I had a conversation with Nathaniel today and he would like to be called Nate at school. Are you OK with that?

Ohhhkayy.

“Nathaniel, did Mrs.C talk you about being called Nate?” I asked.

True to form, his one word answer was, “Yeah.”

“And, did you tell her you want to be called Nate at school?” I continued.

“Yeah.”

I had spent time volunteering in the classroom. I had a pretty strong suspicion behind the reasoning for shortening Nathaniel to Nate. I was pretty sure Nathaniel did not come up with the idea. Count the letters. Nathaniel has nine. Nate only has four. Hmmm…

Can you put yourself into the mindset of a five year old and/or a kindergarten teacher?

I knew my boy was not a motivated writer. I had spent years practicing with him at home. Could he do it, sure. Was it a struggle, for him and his teacher? Without a doubt.
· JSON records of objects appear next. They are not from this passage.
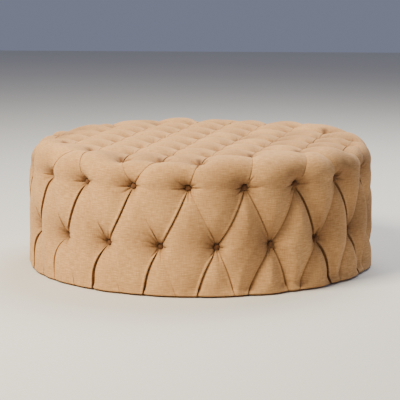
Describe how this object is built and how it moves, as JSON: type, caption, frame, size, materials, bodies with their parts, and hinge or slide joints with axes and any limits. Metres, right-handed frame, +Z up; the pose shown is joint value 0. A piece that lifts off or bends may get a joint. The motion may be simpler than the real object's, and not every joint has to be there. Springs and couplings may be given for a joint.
{
  "type": "tufted ottoman coffee table",
  "caption": "low round ottoman used as a coffee table, its linen cover deep-buttoned on the top and round the side, on hidden glides",
  "frame": {"origin": "on the floor plane under the centre of the ottoman, where the glides rest", "axes": "+Z up; the picture looks from -Y, turned 4 degrees towards +X; +X to the right in it"},
  "size_m": [1.168, 1.168, 0.432],
  "materials": {
    "linen": "natural tan slubby linen",
    "foam": "cream polyurethane foam",
    "plywood": "raw plywood",
    "softwood": "raw softwood",
    "twine": "waxed flax twine",
    "steel": "plain zinc-plated",
    "black_cloth": "black non-woven lining",
    "nylon": "moulded black nylon"
  },
  "bodies": {
    "root": {"tufted_cover": "linen", "top_foam": "foam", "side_foam": "foam", "deck": "plywood", "base_ring": "plywood", "side_panel_1": "plywood", "side_panel_2": "plywood", "post_1": "softwood", "post_2": "softwood", "post_3": "softwood", "post_4": "softwood", "post_5": "softwood", "post_6": "softwood", "post_7": "softwood", "post_8": "softwood", "top_buttons": "linen", "top_twine": "twine", "top_toggles": "softwood", "upper_buttons": "linen", "upper_twine": "twine", "upper_toggles": "softwood", "lower_buttons": "linen", "lower_twine": "twine", "lower_toggles": "softwood", "deck_screws": "steel", "base_screws": "steel", "dust_cover": "black_cloth", "dust_cover_staples": "steel", "glide_1": "nylon", "glide_2": "nylon", "glide_3": "nylon", "glide_4": "nylon", "glide_5": "nylon", "glide_6": "nylon", "glide_nails": "steel"}
  },
  "joints": []
}
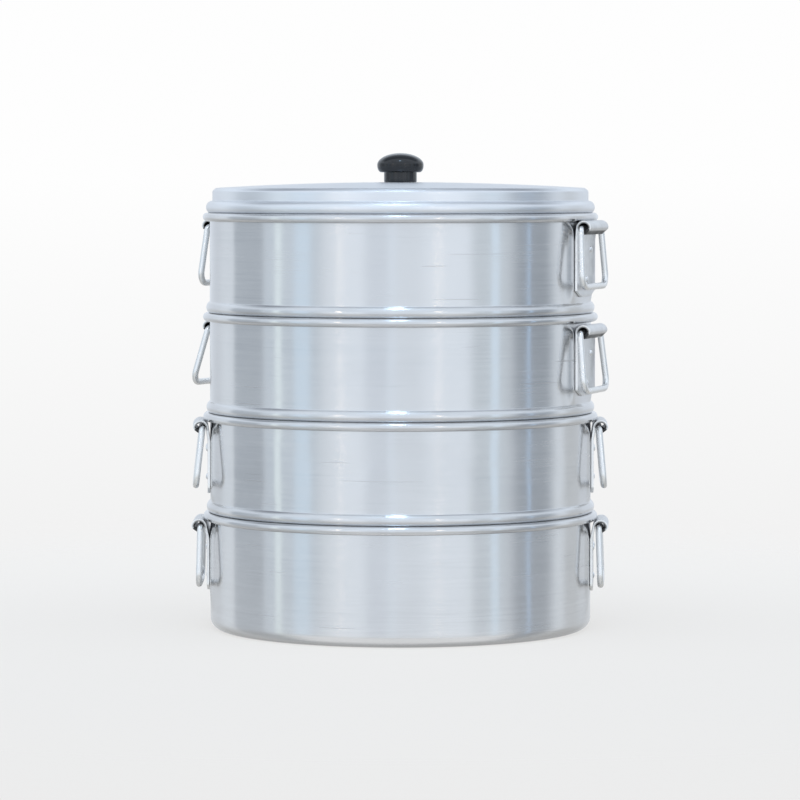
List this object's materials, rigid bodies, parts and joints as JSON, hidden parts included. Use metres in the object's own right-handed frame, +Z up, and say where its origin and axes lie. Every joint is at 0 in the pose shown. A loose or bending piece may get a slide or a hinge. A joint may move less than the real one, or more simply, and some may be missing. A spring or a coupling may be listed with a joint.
{
  "type": "dumpling steamer",
  "caption": "Stacked aluminium dumpling steamer: water pot, perforated steaming tiers, low domed lid with a black knob, and swinging rod bails on riveted handle plates.",
  "frame": {"origin": "middle of the flat underside of the water pot, on the surface it stands on", "axes": "+Z up along the stack's axis; +X towards the handles on the right of the picture; the picture is taken from the -Y side"},
  "size_m": [0.3981, 0.373, 0.4491],
  "materials": {
    "spun_aluminium": "satin spun, with fine level brush lines, light scratches and dull rims",
    "handle_sheet": "bare matt sheet with bright sheared edges",
    "bail_rod": "bare drawn rod, satin, rubbed bright where it is held",
    "rivet_aluminium": "hammered bright heads",
    "black_knob": "glossy black phenolic moulding with a fine parting line",
    "insert_brass": "plain turned",
    "plated_steel": "bright zinc plated"
  },
  "bodies": {
    "pot": {"water_pot": "spun_aluminium", "pot_right_handle_plate": "handle_sheet", "pot_right_rivets": "rivet_aluminium", "pot_left_handle_plate": "handle_sheet", "pot_left_rivets": "rivet_aluminium"},
    "pot_right_bail": {"pot_right_bail": "bail_rod"},
    "pot_left_bail": {"pot_left_bail": "bail_rod"},
    "lower_tier": {"lower_tier_pan": "spun_aluminium", "lower_tier_right_handle_plate": "handle_sheet", "lower_tier_right_rivets": "rivet_aluminium", "lower_tier_left_handle_plate": "handle_sheet", "lower_tier_left_rivets": "rivet_aluminium"},
    "lower_tier_right_bail": {"lower_tier_right_bail": "bail_rod"},
    "lower_tier_left_bail": {"lower_tier_left_bail": "bail_rod"},
    "middle_tier": {"middle_tier_pan": "spun_aluminium", "middle_tier_right_handle_plate": "handle_sheet", "middle_tier_right_rivets": "rivet_aluminium", "middle_tier_left_handle_plate": "handle_sheet", "middle_tier_left_rivets": "rivet_aluminium"},
    "middle_tier_right_bail": {"middle_tier_right_bail": "bail_rod"},
    "middle_tier_left_bail": {"middle_tier_left_bail": "bail_rod"},
    "upper_tier": {"upper_tier_pan": "spun_aluminium", "upper_tier_right_handle_plate": "handle_sheet", "upper_tier_right_rivets": "rivet_aluminium", "upper_tier_left_handle_plate": "handle_sheet", "upper_tier_left_rivets": "rivet_aluminium"},
    "upper_tier_right_bail": {"upper_tier_right_bail": "bail_rod"},
    "upper_tier_left_bail": {"upper_tier_left_bail": "bail_rod"},
    "lid": {"lid_cover": "spun_aluminium", "lid_knob": "black_knob", "knob_insert": "insert_brass", "knob_screw": "plated_steel", "knob_washer": "plated_steel"}
  },
  "joints": [
    {"name": "pot_right_bail_swing", "type": "hinge", "parent": "pot", "child": "pot_right_bail", "pos_m": [0.18794, -0.01149, 0.09787], "axis": [-0.061, -0.9981, 0], "range_deg": [-3.5, 153]},
    {"name": "pot_left_bail_swing", "type": "hinge", "parent": "pot", "child": "pot_left_bail", "pos_m": [-0.18828, -0.00164, 0.09787], "axis": [-0.0087, 1, 0], "range_deg": [-3, 153.5]},
    {"name": "lower_tier_lift", "type": "slide", "parent": "pot", "child": "lower_tier", "axis": [0, 0, 1], "range_m": [0, 0.15]},
    {"name": "lower_tier_right_bail_swing", "type": "hinge", "parent": "lower_tier", "child": "lower_tier_right_bail", "pos_m": [0.1874, -0.00589, 0.19114], "axis": [-0.0314, -0.9995, 0], "range_deg": [-5.8, 150]},
    {"name": "lower_tier_left_bail_swing", "type": "hinge", "parent": "lower_tier", "child": "lower_tier_left_bail", "pos_m": [-0.18726, -0.00916, 0.19114], "axis": [-0.0488, 0.9988, 0], "range_deg": [-7.3, 143.5]},
    {"name": "middle_tier_lift", "type": "slide", "parent": "lower_tier", "child": "middle_tier", "axis": [0, 0, 1], "range_m": [0, 0.15]},
    {"name": "middle_tier_right_bail_swing", "type": "hinge", "parent": "middle_tier", "child": "middle_tier_right_bail", "pos_m": [0.17671, -0.0581, 0.28207], "axis": [-0.3123, -0.95, 0], "range_deg": [-6, 149]},
    {"name": "middle_tier_left_bail_swing", "type": "hinge", "parent": "middle_tier", "child": "middle_tier_left_bail", "pos_m": [-0.16993, 0.07566, 0.28207], "axis": [0.4067, 0.9135, 0], "range_deg": [-15, 140]},
    {"name": "upper_tier_lift", "type": "slide", "parent": "middle_tier", "child": "upper_tier", "axis": [0, 0, 1], "range_m": [0, 0.15]},
    {"name": "upper_tier_right_bail_swing", "type": "hinge", "parent": "upper_tier", "child": "upper_tier_right_bail", "pos_m": [0.17711, -0.0596, 0.37865], "axis": [-0.319, -0.9478, 0], "range_deg": [-4.6, 166.2]},
    {"name": "upper_tier_left_bail_swing", "type": "hinge", "parent": "upper_tier", "child": "upper_tier_left_bail", "pos_m": [-0.17004, 0.07749, 0.37865], "axis": [0.4147, 0.91, 0], "range_deg": [-6.8, 164]},
    {"name": "lid_lift", "type": "slide", "parent": "upper_tier", "child": "lid", "axis": [0, 0, 1], "range_m": [0, 0.15]}
  ]
}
Especially when the kids with three and four letter names wrote them out in half the time.

After five years of being called Nathaniel, which means gift from God, he became Nate within mere minutes.

All those pre-birth months of thought, rendered irrelevant. Well, that’s what I thought at first.

Realization dawned that I was thinking selfishly. If shortening his name at school made life easier for the most concerned parties, Mrs. C and Nate/Nathaniel, why would I cause a fuss. Was it fair for me to object? Did the child not have a say in the forward progression of his life?

Yes, he was five, but the enormity of his enormous name was a big problem for him.

He is now called Nathaniel by his extended family and anybody who knew him before he went to kindergarten.

He is called Nate at school and by his peers. Does it really matter?

Nope.

Just don’t call him Nathan. Nobody is OK with that.

The following year, I became an instructional assistant in a kindergarten classroom. We had a student named Callahan. He did not like to write. Within a couple of weeks, he became Cal at school.

As a parent, expectation and reality often live in conflict. I’ve experienced it time and time, again.

His name might be truncated, but the kid — he’s exactly who he’s supposed to be.